• Dean Rehberger deposited Ethical Sustainability of Digital Humanities Projects in the group Group logo of Global Digital Humanities SymposiumGlobal Digital Humanities Symposium on Humanities Commons 5 months, 1 week ago

    Digital Humanities projects tend to come and go. The reasons are legions, but to name a few — funding ends, faculty members loss interest, institutions change hosting agreements, code becomes too insecure and costly to upgrade. For the most part, this may not be a bad thing since the value for the field, faculty member(s), and/or student(s) is often in the praxis and not the long-term sustainability. However, some projects do demand a higher concern for sustainability that can vary from the importance of access to materials to the promises made to contributors and communities.

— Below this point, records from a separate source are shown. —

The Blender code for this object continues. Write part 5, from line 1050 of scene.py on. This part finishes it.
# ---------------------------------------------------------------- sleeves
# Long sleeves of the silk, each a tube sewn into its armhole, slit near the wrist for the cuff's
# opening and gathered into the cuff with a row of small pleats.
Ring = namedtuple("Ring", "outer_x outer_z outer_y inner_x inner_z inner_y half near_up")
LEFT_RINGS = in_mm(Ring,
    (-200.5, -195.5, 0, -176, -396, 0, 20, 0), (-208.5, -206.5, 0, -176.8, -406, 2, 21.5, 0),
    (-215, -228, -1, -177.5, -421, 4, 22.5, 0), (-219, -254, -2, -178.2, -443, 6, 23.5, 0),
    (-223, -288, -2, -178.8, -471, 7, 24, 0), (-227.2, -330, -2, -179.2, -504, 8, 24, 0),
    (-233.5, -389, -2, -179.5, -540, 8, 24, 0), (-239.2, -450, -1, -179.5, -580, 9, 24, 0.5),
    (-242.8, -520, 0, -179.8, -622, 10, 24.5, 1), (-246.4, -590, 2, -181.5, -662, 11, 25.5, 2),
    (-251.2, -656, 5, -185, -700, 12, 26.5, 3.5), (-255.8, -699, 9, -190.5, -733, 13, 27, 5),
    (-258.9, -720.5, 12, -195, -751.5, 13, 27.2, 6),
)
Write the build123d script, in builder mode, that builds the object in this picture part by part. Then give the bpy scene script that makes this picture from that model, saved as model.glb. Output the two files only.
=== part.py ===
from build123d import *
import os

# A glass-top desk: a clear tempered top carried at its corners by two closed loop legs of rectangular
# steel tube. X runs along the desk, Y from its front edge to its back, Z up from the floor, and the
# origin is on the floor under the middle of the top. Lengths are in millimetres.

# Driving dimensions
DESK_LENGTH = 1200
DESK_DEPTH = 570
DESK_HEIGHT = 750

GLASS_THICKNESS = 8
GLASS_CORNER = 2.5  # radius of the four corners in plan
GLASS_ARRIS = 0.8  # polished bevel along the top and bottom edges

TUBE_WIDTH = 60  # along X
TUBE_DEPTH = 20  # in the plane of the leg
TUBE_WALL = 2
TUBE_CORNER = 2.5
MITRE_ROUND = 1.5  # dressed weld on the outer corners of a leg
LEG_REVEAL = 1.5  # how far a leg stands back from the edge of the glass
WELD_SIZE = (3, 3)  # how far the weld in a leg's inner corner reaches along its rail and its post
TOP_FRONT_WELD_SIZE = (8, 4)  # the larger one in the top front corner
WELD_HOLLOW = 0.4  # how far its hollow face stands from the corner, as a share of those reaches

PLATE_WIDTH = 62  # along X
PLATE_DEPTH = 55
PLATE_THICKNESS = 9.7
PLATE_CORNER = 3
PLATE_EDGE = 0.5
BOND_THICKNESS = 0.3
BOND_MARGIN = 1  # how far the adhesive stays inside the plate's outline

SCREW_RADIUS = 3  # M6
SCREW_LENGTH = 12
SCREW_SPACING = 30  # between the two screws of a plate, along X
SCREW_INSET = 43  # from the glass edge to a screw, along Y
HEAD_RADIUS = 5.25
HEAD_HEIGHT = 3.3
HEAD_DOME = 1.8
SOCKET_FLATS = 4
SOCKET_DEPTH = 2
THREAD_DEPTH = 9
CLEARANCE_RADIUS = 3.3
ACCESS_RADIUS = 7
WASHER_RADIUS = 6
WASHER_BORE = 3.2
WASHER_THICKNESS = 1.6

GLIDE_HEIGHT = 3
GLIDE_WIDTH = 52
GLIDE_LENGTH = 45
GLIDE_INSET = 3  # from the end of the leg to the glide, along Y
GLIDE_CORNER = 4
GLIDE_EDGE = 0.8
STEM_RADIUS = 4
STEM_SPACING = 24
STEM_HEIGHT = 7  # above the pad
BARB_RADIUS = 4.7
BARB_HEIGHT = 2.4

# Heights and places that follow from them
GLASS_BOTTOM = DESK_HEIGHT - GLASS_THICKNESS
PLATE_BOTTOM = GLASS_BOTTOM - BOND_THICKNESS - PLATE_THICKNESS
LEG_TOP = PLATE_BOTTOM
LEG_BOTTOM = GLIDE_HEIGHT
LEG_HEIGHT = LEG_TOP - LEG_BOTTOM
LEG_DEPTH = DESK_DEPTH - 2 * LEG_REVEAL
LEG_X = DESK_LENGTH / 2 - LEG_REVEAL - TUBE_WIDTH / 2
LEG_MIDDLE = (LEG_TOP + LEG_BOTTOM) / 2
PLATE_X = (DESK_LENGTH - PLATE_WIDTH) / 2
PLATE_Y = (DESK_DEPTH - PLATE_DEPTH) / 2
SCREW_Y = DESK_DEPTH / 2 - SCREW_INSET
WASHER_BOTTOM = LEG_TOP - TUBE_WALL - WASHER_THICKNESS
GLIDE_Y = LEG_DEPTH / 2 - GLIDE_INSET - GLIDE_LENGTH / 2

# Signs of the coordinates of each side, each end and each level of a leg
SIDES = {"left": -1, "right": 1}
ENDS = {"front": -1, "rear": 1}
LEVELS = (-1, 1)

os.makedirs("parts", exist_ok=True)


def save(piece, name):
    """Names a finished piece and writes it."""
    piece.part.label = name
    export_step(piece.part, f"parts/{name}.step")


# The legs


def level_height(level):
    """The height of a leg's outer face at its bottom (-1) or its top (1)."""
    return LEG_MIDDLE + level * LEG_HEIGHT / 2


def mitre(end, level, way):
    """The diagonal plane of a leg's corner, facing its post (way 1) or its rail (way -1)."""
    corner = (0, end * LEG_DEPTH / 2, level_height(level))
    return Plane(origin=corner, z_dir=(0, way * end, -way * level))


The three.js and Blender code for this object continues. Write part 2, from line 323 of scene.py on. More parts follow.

To that end, this talk examines the keys to ethical sustainability for digital projects that need to be built into the DH project — not as an afterthought — but into every phase of planning, development, and dissemination. That is, ethical sustainability must be seen as a key element of the project from the very beginning if it is to be useful and transferable to other institutions, libraries, and/or archives. To confine this to a lightening talk, this presentation will look at only one long term project, the Quilt Index, and the underlying strategies used for ethical sustainability that have kept it online and growing for more than two decades. At the heart of these strategies must be a strong ethical component that considers content, contributors, and user communities.